* **Short problem**:
Quote exactly the lines between the line containing "vamp_lining();" and the line containing "for node in", counting those two lines as part of the range. Leave the rest out.

* **Source material**:
- - - -
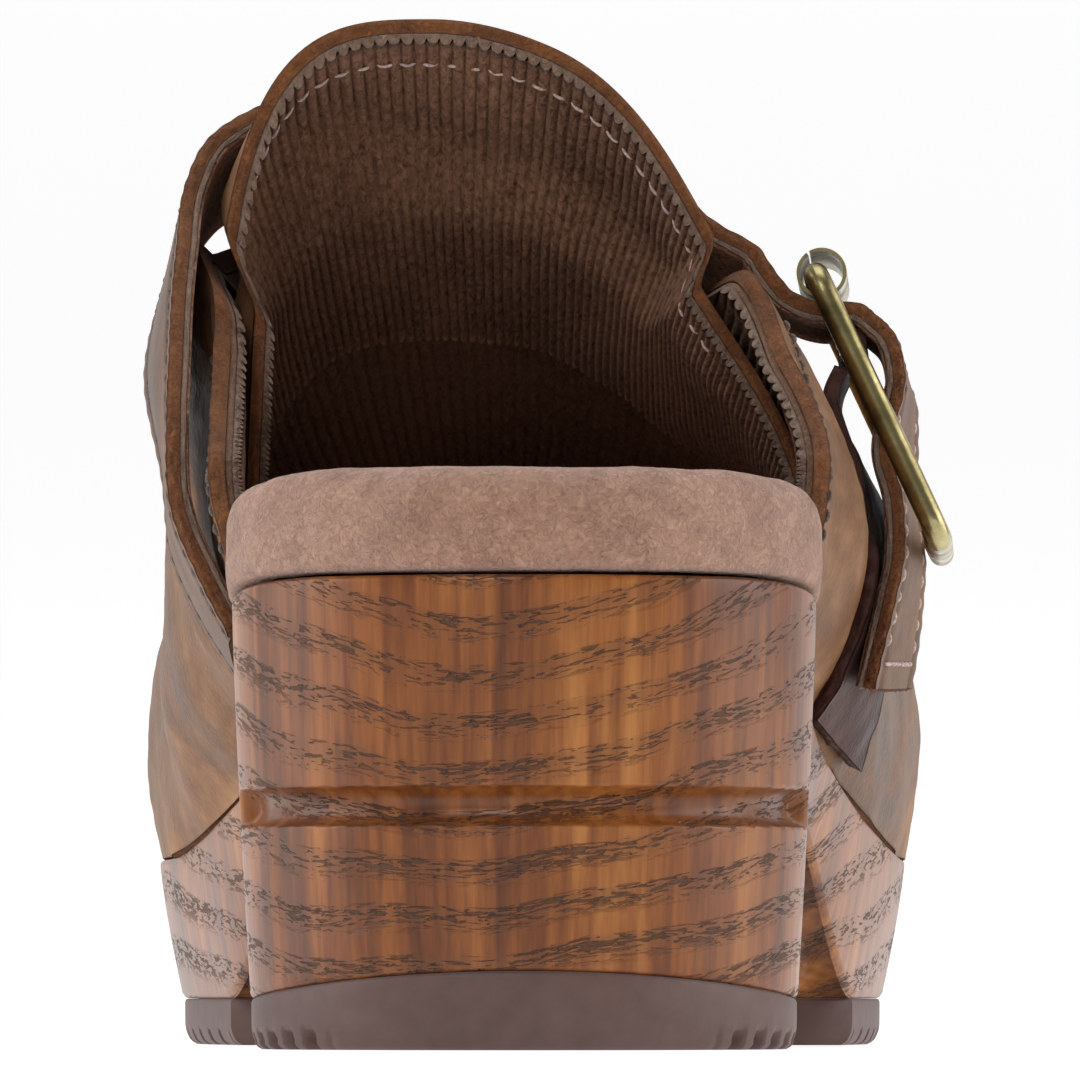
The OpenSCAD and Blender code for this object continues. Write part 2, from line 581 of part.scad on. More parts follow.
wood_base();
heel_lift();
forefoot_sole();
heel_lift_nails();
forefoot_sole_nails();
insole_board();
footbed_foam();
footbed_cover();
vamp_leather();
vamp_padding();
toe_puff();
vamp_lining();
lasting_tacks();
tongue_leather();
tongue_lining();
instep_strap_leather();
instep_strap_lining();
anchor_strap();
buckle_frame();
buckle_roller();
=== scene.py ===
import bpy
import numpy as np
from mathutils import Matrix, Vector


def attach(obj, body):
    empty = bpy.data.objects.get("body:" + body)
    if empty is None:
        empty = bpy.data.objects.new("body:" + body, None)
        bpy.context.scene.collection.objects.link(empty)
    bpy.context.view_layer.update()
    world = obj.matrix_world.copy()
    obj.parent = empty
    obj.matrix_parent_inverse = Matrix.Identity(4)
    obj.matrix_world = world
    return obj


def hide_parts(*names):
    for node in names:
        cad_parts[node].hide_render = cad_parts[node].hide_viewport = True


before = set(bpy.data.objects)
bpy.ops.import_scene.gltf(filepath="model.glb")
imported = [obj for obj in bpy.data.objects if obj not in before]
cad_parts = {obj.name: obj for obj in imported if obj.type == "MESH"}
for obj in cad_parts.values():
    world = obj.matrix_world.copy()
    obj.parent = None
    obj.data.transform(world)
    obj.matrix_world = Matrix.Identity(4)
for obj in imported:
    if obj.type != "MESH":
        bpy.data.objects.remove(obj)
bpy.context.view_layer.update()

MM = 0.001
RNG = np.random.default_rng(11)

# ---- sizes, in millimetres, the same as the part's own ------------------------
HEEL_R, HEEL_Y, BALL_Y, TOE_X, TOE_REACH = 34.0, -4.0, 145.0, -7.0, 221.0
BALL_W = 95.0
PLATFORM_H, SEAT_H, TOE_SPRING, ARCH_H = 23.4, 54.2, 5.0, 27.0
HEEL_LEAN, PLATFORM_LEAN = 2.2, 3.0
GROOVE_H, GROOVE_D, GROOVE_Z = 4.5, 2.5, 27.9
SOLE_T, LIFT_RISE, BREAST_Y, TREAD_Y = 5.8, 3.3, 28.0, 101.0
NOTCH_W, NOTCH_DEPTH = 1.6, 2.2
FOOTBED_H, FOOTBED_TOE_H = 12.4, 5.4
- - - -
* **Response to this exercise**:
vamp_lining();
lasting_tacks();
tongue_leather();
tongue_lining();
instep_strap_leather();
instep_strap_lining();
anchor_strap();
buckle_frame();
buckle_roller();
=== scene.py ===
import bpy
import numpy as np
from mathutils import Matrix, Vector


def attach(obj, body):
    empty = bpy.data.objects.get("body:" + body)
    if empty is None:
        empty = bpy.data.objects.new("body:" + body, None)
        bpy.context.scene.collection.objects.link(empty)
    bpy.context.view_layer.update()
    world = obj.matrix_world.copy()
    obj.parent = empty
    obj.matrix_parent_inverse = Matrix.Identity(4)
    obj.matrix_world = world
    return obj


def hide_parts(*names):
    for node in names:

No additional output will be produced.